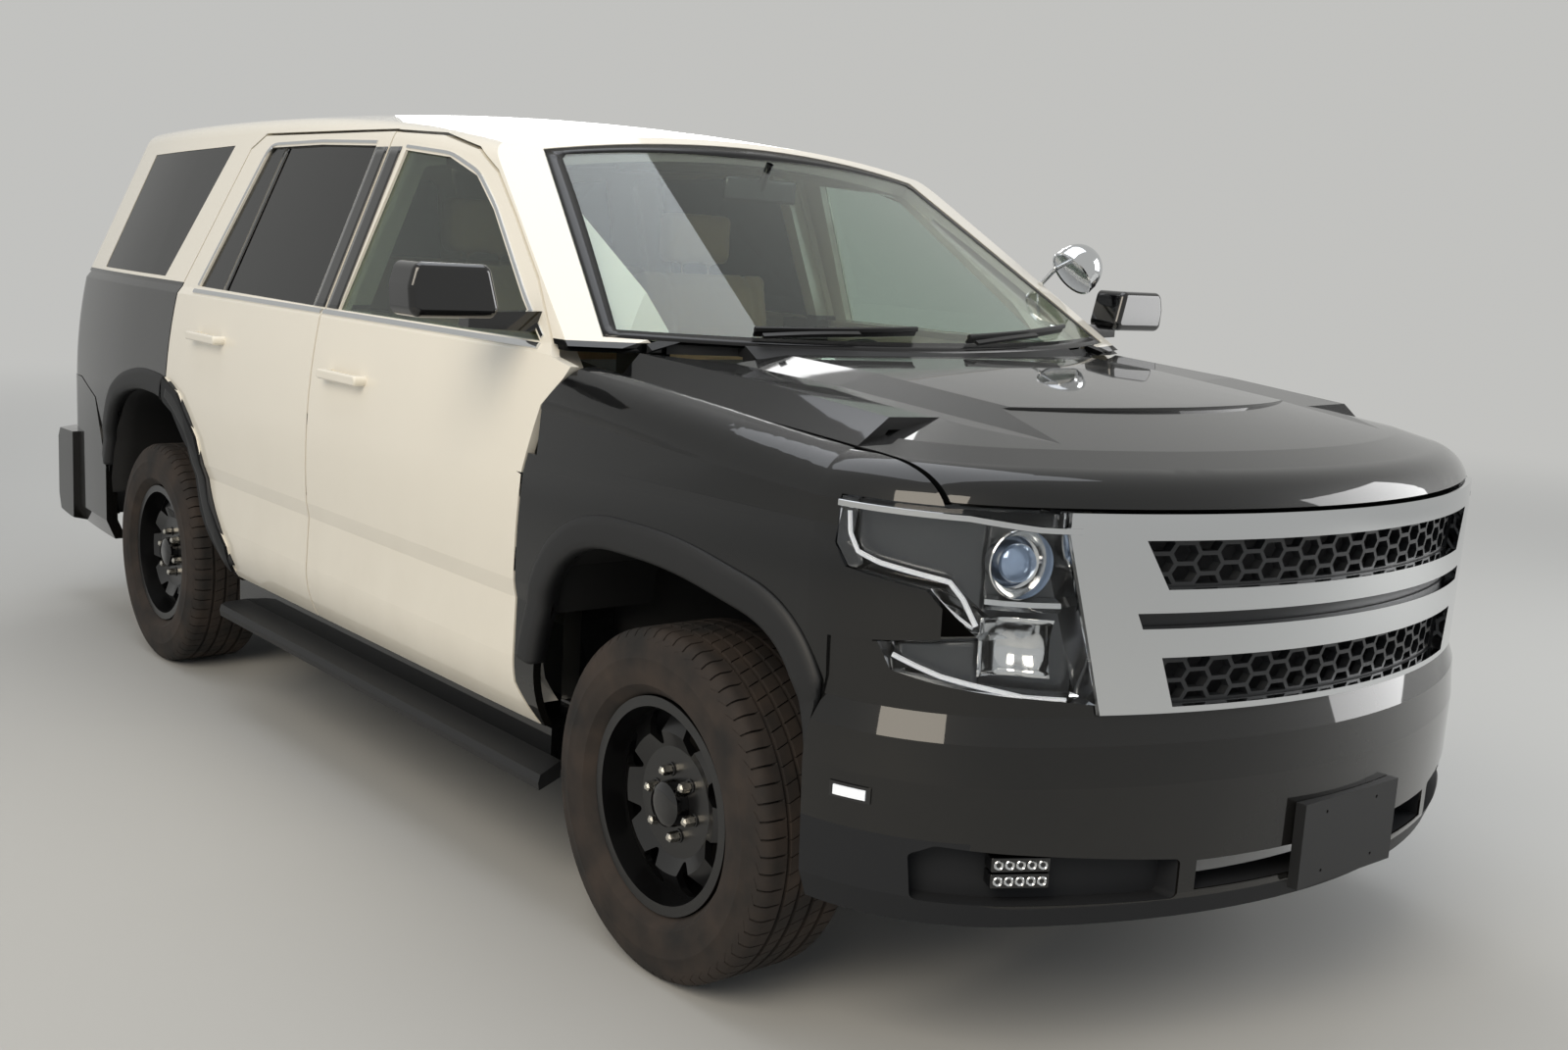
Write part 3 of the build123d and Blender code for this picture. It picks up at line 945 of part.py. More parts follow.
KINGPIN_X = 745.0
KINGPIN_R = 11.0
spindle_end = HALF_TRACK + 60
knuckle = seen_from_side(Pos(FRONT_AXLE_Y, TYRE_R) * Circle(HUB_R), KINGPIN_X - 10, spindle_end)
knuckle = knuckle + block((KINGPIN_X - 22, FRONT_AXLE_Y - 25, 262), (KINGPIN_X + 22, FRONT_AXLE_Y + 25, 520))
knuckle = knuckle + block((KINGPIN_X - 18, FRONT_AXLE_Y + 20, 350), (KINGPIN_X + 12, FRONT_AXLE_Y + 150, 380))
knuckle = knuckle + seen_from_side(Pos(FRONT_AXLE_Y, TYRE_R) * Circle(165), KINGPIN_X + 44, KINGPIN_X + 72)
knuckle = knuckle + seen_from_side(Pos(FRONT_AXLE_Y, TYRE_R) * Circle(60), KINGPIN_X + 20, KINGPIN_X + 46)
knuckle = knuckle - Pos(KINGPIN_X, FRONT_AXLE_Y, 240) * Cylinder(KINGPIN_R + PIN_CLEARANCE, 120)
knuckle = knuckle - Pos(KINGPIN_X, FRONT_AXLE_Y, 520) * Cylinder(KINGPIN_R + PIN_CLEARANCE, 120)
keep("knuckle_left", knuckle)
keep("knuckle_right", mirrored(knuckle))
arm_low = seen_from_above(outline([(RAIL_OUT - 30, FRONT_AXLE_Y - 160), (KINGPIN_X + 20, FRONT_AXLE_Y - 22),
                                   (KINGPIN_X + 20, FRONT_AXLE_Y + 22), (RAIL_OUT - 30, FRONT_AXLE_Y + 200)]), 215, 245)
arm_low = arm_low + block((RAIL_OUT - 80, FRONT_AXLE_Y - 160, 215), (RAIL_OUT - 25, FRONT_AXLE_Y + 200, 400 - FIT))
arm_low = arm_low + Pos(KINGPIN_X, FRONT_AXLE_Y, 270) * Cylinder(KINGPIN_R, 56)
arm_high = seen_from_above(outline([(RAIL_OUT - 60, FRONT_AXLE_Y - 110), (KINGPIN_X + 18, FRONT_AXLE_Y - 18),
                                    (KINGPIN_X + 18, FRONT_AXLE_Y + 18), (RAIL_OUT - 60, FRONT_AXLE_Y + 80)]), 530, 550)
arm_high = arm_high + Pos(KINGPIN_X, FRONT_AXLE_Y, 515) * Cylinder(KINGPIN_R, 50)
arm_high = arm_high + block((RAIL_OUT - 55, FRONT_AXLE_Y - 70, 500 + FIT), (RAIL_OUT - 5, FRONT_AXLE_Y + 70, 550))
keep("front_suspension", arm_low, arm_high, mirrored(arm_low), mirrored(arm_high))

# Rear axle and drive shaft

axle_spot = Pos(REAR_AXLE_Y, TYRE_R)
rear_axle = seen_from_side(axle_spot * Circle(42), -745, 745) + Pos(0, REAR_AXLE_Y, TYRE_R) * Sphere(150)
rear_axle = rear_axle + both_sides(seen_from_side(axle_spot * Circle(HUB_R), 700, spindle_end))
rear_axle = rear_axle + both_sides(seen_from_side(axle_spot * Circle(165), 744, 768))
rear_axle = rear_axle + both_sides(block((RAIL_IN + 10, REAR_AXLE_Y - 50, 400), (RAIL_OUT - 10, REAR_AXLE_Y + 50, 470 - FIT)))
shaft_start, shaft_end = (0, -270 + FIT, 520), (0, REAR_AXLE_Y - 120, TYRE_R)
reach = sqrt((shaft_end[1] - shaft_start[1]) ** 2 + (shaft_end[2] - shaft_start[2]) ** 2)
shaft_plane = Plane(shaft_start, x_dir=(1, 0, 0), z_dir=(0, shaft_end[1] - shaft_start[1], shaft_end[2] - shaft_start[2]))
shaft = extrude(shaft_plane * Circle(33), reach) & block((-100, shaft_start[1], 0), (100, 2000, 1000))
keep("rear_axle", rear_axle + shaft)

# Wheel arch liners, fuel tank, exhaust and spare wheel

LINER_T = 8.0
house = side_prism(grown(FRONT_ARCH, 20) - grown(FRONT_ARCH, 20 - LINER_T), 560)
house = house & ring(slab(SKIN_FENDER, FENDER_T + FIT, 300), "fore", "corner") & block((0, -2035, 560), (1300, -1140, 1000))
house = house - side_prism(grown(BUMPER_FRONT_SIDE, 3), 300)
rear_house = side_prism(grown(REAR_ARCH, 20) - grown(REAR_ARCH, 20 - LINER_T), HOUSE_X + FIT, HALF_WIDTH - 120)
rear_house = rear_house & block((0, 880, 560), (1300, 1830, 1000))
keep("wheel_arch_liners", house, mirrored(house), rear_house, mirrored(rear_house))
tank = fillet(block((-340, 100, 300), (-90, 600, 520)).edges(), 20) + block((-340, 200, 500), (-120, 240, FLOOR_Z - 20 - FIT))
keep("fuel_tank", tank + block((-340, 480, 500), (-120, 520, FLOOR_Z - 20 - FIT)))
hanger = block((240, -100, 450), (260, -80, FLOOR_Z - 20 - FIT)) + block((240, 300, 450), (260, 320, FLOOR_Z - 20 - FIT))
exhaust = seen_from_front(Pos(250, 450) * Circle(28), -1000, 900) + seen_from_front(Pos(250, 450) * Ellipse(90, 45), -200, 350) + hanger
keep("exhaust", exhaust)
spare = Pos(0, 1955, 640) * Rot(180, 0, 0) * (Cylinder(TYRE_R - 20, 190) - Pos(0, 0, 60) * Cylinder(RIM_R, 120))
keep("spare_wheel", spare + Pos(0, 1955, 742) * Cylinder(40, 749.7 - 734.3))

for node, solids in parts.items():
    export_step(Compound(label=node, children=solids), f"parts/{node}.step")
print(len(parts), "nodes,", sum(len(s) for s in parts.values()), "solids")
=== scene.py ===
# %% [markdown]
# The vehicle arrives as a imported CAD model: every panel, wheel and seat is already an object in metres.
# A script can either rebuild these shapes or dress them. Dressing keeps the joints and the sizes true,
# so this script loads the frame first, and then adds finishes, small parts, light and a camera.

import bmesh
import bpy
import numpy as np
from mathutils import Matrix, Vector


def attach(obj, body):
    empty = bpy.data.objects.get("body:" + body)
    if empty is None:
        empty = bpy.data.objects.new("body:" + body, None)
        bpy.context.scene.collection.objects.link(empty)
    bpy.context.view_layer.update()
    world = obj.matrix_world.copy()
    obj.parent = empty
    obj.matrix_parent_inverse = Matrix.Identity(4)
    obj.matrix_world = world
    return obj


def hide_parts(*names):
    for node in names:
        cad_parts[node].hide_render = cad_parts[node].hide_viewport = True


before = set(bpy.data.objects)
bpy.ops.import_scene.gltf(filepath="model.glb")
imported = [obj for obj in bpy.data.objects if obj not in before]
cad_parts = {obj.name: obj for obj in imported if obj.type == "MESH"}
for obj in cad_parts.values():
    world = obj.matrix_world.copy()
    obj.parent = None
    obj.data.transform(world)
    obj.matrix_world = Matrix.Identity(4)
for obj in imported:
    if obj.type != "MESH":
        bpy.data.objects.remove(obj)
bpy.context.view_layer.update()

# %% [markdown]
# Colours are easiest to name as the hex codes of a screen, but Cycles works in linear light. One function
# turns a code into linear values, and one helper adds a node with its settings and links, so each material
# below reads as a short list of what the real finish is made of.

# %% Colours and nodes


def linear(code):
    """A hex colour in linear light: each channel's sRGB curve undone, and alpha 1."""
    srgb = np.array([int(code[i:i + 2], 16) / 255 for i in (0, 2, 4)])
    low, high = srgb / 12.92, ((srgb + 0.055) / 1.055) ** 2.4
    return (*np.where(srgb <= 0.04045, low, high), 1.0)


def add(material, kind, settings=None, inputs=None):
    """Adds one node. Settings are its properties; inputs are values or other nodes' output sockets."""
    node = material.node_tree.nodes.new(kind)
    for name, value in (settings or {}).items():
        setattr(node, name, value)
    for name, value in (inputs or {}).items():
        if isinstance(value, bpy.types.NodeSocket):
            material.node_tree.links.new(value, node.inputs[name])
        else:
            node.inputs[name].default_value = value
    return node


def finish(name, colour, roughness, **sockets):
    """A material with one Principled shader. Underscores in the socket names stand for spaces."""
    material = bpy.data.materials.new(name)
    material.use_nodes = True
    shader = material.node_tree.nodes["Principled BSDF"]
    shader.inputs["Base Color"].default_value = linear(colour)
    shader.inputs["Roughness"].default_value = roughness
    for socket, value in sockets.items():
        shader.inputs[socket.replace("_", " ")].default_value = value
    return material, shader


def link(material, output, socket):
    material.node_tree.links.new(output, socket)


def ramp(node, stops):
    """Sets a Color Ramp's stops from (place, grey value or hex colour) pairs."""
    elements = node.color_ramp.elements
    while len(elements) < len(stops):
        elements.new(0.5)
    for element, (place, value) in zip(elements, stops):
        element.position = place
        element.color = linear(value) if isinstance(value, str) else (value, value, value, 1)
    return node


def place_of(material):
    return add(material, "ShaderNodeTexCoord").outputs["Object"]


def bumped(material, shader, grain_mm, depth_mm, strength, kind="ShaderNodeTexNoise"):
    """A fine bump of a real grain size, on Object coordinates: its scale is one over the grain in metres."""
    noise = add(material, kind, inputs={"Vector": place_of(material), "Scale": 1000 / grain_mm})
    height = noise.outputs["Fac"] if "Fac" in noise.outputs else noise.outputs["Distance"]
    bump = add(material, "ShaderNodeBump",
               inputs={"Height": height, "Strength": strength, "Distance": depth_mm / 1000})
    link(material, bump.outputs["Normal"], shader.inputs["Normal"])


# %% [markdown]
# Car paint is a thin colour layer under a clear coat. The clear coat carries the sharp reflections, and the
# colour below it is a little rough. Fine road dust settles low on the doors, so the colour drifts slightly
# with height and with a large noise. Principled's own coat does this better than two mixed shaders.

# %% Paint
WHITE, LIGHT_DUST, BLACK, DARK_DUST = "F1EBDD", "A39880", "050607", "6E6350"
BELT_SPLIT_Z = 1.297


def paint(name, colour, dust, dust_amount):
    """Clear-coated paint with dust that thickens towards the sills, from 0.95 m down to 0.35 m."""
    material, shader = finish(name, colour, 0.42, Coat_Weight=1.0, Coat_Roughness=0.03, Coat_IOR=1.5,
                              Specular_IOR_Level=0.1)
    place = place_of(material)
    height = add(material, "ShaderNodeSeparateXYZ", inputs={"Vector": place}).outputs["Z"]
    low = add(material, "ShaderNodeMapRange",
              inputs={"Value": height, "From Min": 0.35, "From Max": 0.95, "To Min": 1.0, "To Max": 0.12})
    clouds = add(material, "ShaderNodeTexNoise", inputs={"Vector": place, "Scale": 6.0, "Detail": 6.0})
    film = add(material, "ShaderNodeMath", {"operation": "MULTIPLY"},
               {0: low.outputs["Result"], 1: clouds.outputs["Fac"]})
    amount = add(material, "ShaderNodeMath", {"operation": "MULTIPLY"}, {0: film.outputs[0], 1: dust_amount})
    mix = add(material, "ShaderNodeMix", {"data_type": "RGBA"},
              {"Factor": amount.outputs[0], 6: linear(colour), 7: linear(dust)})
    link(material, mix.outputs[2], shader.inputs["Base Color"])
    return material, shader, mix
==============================
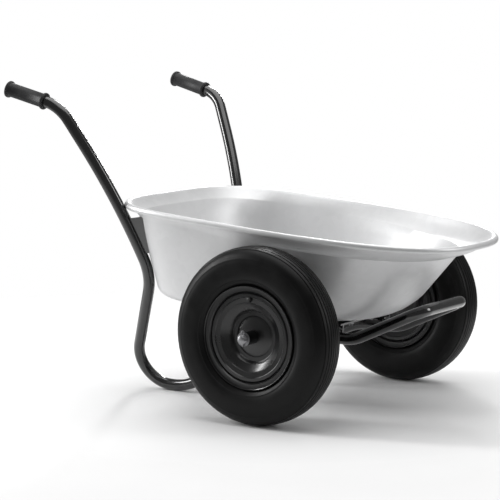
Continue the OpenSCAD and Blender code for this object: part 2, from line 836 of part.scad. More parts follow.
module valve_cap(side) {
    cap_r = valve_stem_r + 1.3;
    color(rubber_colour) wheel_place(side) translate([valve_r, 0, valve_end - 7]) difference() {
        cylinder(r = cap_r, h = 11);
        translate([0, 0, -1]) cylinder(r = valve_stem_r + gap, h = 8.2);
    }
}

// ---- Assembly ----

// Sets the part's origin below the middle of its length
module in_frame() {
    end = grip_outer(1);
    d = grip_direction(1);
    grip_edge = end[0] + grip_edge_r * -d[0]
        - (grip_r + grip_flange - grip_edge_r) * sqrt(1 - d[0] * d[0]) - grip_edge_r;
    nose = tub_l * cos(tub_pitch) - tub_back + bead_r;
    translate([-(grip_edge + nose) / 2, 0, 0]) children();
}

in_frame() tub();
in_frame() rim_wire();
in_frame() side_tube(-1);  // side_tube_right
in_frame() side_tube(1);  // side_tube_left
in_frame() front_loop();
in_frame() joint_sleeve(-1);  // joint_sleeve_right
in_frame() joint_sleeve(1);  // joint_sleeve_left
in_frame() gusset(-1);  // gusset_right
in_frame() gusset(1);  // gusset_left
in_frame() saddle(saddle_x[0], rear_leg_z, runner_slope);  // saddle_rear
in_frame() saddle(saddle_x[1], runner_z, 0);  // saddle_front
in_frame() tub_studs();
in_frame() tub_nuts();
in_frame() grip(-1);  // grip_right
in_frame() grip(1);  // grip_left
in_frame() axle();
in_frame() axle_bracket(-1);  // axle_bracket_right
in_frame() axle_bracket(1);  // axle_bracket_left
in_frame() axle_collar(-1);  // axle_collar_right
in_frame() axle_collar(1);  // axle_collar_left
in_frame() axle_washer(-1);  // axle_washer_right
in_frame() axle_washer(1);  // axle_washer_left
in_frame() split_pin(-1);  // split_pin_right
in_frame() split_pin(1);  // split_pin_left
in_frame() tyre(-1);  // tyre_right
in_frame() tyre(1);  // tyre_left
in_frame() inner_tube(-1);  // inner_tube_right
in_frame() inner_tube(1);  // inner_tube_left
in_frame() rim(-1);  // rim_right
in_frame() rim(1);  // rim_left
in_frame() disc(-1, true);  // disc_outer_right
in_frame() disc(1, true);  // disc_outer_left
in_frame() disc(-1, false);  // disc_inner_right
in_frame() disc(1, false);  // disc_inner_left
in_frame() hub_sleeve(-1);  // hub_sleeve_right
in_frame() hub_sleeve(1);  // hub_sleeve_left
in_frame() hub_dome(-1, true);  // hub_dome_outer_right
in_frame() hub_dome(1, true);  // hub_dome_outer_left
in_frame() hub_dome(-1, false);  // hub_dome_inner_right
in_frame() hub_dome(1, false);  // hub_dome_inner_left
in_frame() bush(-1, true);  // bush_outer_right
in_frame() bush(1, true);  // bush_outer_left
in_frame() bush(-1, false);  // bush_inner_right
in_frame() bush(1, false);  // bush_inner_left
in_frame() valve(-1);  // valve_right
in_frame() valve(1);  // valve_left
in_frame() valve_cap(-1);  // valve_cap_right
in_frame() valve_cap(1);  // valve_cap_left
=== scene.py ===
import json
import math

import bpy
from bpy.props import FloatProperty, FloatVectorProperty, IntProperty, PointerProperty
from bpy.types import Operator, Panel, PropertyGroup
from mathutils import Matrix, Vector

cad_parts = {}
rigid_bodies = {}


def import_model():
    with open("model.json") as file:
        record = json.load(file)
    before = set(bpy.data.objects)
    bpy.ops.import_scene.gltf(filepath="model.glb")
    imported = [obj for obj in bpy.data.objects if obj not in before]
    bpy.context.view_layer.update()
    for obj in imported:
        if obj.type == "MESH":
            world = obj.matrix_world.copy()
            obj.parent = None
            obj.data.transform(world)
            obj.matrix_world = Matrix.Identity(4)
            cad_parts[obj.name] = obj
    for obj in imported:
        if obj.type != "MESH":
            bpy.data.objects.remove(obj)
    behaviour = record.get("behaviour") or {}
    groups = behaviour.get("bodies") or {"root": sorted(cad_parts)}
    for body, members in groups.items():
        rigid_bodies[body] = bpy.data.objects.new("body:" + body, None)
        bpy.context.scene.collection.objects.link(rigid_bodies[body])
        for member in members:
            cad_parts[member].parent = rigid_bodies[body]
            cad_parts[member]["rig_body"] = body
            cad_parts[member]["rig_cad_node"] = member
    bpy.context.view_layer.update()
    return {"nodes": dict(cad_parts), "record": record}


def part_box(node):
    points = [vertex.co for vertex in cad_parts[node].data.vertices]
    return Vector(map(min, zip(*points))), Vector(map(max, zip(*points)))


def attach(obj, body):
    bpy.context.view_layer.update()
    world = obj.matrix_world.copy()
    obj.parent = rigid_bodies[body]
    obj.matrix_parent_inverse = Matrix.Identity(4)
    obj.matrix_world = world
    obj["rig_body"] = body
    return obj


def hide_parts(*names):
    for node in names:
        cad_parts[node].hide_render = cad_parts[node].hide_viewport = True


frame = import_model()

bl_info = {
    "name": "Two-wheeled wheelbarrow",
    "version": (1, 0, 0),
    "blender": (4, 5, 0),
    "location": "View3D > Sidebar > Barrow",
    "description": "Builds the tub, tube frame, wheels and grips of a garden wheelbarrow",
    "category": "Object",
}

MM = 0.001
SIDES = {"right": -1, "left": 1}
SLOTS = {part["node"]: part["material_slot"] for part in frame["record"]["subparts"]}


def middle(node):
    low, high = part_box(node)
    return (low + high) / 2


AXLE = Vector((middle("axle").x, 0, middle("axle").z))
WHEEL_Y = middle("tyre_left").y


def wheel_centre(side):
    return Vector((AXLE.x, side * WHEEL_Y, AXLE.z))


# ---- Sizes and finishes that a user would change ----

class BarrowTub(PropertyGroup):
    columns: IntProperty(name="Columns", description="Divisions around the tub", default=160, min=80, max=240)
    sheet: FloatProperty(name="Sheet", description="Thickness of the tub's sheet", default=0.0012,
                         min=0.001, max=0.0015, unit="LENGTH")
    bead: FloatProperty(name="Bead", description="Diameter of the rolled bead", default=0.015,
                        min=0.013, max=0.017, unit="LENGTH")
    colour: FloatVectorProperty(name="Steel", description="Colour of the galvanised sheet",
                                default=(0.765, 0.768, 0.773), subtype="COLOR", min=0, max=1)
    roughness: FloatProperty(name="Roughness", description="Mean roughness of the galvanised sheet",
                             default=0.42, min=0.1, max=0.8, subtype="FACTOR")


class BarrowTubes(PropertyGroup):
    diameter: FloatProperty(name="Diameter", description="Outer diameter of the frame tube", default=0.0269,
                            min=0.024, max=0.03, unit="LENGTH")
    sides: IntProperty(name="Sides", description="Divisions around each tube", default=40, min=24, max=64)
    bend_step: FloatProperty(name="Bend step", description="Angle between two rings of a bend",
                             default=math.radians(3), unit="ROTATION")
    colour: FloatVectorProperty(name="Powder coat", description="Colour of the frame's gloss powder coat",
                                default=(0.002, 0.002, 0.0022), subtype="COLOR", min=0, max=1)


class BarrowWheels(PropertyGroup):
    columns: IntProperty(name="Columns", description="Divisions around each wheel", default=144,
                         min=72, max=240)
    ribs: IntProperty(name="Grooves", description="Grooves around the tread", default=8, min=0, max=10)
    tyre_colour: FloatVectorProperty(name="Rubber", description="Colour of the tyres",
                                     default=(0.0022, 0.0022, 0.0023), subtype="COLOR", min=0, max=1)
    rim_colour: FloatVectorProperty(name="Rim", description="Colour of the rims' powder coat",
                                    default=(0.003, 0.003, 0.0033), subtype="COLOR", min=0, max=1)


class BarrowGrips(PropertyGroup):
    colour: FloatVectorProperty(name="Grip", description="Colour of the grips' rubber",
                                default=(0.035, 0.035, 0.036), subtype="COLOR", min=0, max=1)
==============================
Pick out the lines that contain "members" and copy them.

    for body, members in groups.items():
        for member in members:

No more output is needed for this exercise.